COVID news: Omicron subvariant becoming dominant in Ontario


A new subvariant of Omicron is expected to become the dominant strain of COVID-19 in Ontario, health officials say.


According to the latest epidemiology summary by Public Health Ontario (PHO), the BA.5 subvariant has “the fastest comparative growth rate of any lineage in Ontario.”


The proportion of BA.5 in sampled positive cases grew from 3.1 per cent to 6.7 per cent between the last week of May and the first week of June, officials found. The weekly growth rate is also 3.22 times that of the BA.2 subvariant over the past 12 weeks.


“Based on that European data, and other data as well as that, it seems to be more transmissible than the BA.2 variant,” Dr. Samir Patel, chief of microbiology and laboratory science with PHO, told CTV News Toronto on Monday.


By the end of the month, Patel is projecting that just over 50 per cent of all COVID-19 cases in the province will be the BA.5 subvariant.


“This is consistent with what we’re seeing internationally as well,” he added.


The BA.5 subvariant of Omicron has been fueling a rise in cases in the United States as well as multiple European countries. Last week Chief Public Health Officer of Canada Dr. Theresa Tam noted that BA.5 made up about 6.5 per cent of COVID-19 cases in Canada.


Patel says that health officials don’t have enough information to say whether the BA.5 subvariant is more severe than the others, but they are “keeping an eye on it.”


“It is more transmissible so we are seeing BA.5 infection in individuals who have had their full dose of vaccination … but we’re also not seeing severe disease as well,” Patel said. “We do need more data to be able to conclusively say that, yes, you know, people who are vaccinated, they may get infected, but the hospitalization rate or the severity is going to be low.”


Patel added that officials still recommend getting vaccinated against the novel coronavirus as it will likely provide some protection against hospitalization, regardless of the subvariant. This was echoed in new data provided by researchers at Beth Israel Deaconess Medical Center, who found that the new subvariants are more likely to evade antibodies.


“These data show that the BA.2.12.1, BA.4, and BA.5 subvariants substantially escape neutralizing antibodies induced by both vaccination and infection,” the researchers wrote in the New England Journal of Medicine.


According to PHO data as of June 17, just over 18 per cent of patients hospitalized with at least two doses of COVID-19 vaccine were related to the BA.5 subvariant. Patel argues that this statistic is not concerning as the more a variant spreads, the more likely it is to naturally infect a higher number of people, regardless of vaccination status.


“We need to all get vaccinated,” he said. “If you’re eligible for the third booster, you should get vaccinated… (if) you’re eligible for fourth booster you should get vaccinated as well.”
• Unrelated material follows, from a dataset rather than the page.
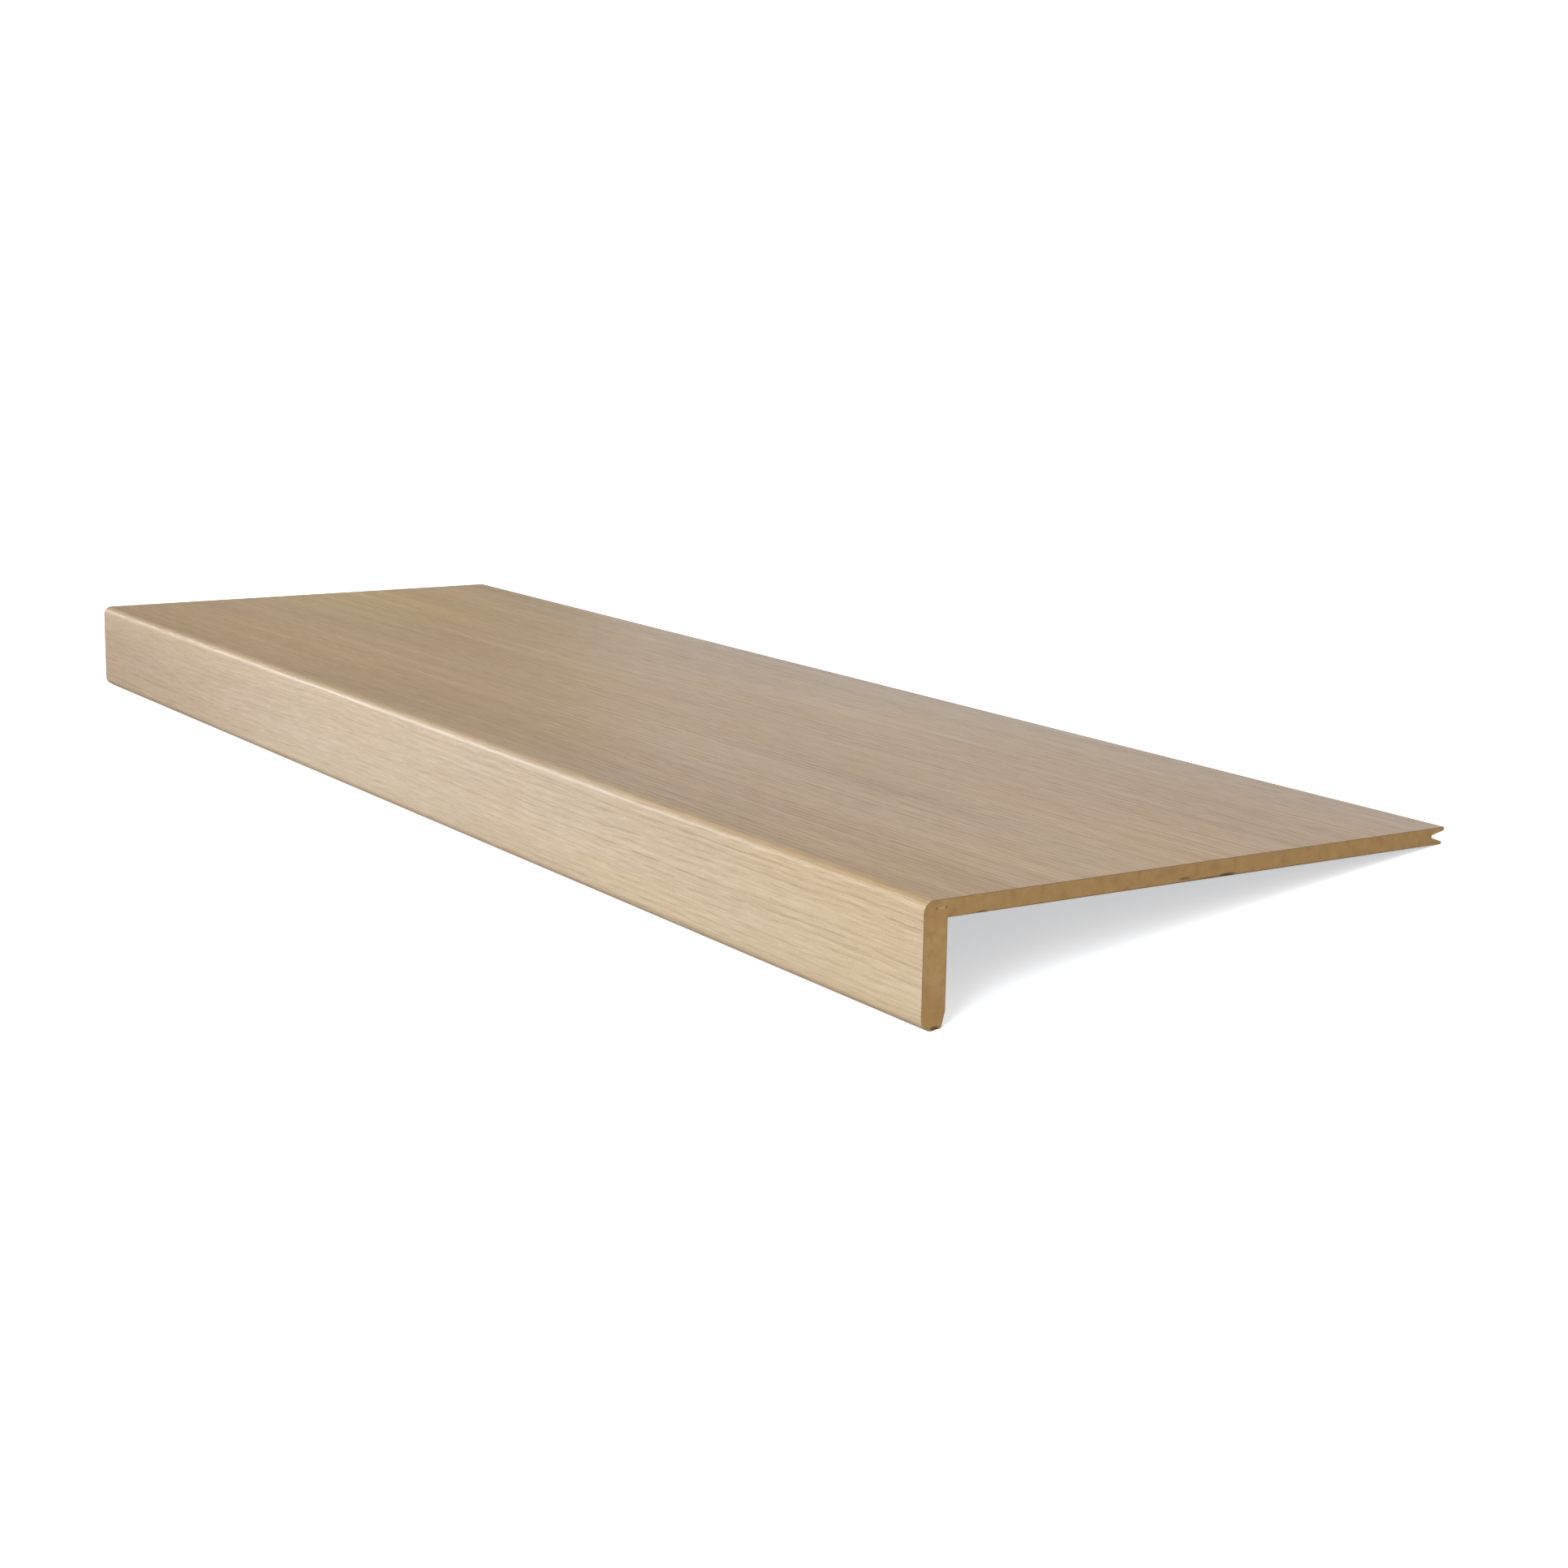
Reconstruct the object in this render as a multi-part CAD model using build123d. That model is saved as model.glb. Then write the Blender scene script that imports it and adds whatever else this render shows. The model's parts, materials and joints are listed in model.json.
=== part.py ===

It’s yet unclear how the emergence of a new dominant strain will impact the overall COVID-19 case count in Ontario or the province’s health-care system, but according to data provided by the Science Advisory Table, it appears as though the concentration of novel coronavirus in wastewater is starting to slowly increase.


Most regions, with the exception of public health units in the southwest, are seeing an upwards tick in COVID-19 concentration in wastewater signals.


Just one month ago, public health officials noted an increase in BA.2.20 subvariants in Ontario.